The Antinori story may be older, but its modern achievements share much with Yalumba’s – patience, innovation and a focus on quality, built from the vineyard up. As trading partners they’re a good match.

Antinori’s modern reputation intertwines with the creation of the so-called ‘super Tuscans’ in the early seventies. In 1971 Antinori thumbed its nose at Italy’s wine classification system. It voluntarily downgraded its flagship Tignanello from “Chianti Classico Riserva” to mere “table wine”.

By adding cabernet to the blend, they’d breached the Chianti Classico rules. However, Tignanello proved to be a great wine and word-of-mouth marketing quickly took it to the world, creating a new genre of Chianti spin-offs – blending classic Bordeaux varieties with the indigenous sangiovese grape. (In 1991 I enjoyed a bottle of the original 1971 Tignanello at a restaurant in the Tuscan town of Tavernelle. It was still drinking beautifully).

But the Antinoris didn’t drop “Chianti Classico” altogether. Indeed, they’ve polished the quality to extraordinary heights – and expanded their range into the nearby appellation of Brunello di Montalcino and to the coastal Bolgheri region.

Twenty-six years after Robert Hill-Smith established Negociants Australia, Piero Antinori’s godson, Jacopo Pandolini, arrived in Canberra, pulling the corks on the latest Antinori vintages for a trade tasting at Italian and Sons, Braddon.

They were jaw dropping, thrillingly good. Few single-maker lines ups in the world could match this range for drinking pleasure.

Peppoli Chianti Classico 2006 $32.90
This is the modern face of Chianti and a salute to the fruity wines of the new world. A little syrah (shiraz) and merlot in the blend, a touch of American oak, sweetens the aroma and fattens out the palate a little (sangiovese, the base wines, can be very austere). An enjoyable wine, but if you’re used to traditional Chianti, you might find Peppoli a little too “new world”.

Badia a Passignano Chianti Classico Riserva 2005 $62
This is a single-vineyard wine from the 325-hectare Badia a Passignano estate, purchased by the Antinoris in 1987. Rare for Chianti, it’s 100 per cent sangiovese. – a selection of the best berries, picked late in the season at full ripeness. It’s a beautiful Chianti Classico, austere, bone dry and elegant, with a delicious core of ripe, sweet fruit.

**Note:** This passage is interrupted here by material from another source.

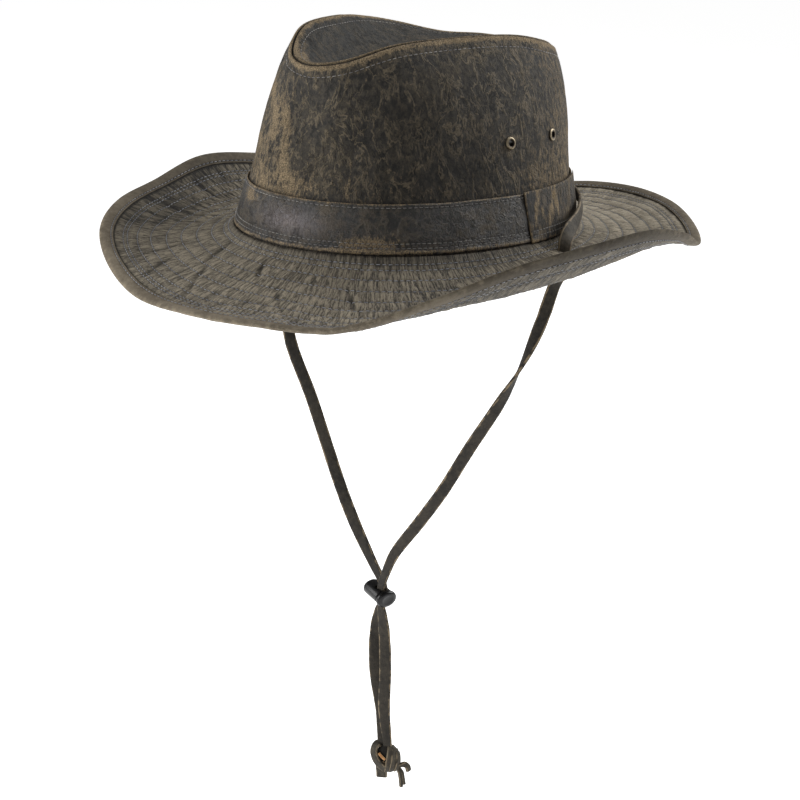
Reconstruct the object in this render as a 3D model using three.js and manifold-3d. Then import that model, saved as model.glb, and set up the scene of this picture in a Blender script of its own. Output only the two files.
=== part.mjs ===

Pian delle Vigne Brunello di Montalcino 2001 $92
This is another 100 per cent sangiovese, sourced from Antinori’s Pian delle Vigne estate, six kilometres south of the town of Montalcino. In a word, it’s stunning – elegant, fine, ethereal. A great wine from a great vintage.

Tignanello 2006 $125
This blend of 85 per cent sangiovese, 10 per cent cabernet sauvignon and five per cent cabernet franc from the Tignanello estate seems soft and juicy in comparison to the straight sangioveses. The cabernets have a big impact on the aroma, flavour and structure – a wine that’s still firm in the scheme of things, but elegant and refined. A distinctive and utterly seductive wine.

Tenuta Guado al Tasso Bolgheri $115
This is a cabernet sauvignon, merlot syrah blend from Bolgheri, on the Tuscan coast. It’s fragrant and sweet fruited, driven by cabernet’s ripe-berry character, and elegantly structured. The sweet fruit flavour lingers on and on.

Solaia 2004 $420
Solaia combines cabernet sauvignon (75 per cent) and cabernet franc (five per cent) and sangiovese (20 per cent) sourced from the top blocks of the Tignanello vineyard. It reverses the Tignanello blend, putting cabernet to the fore, although it doesn’t dominate. This is a powerful, taut wine. But the solid tannins work harmoniously with the intense, fine fruit flavours. It’s another great wine ¬and built for long-term cellaring.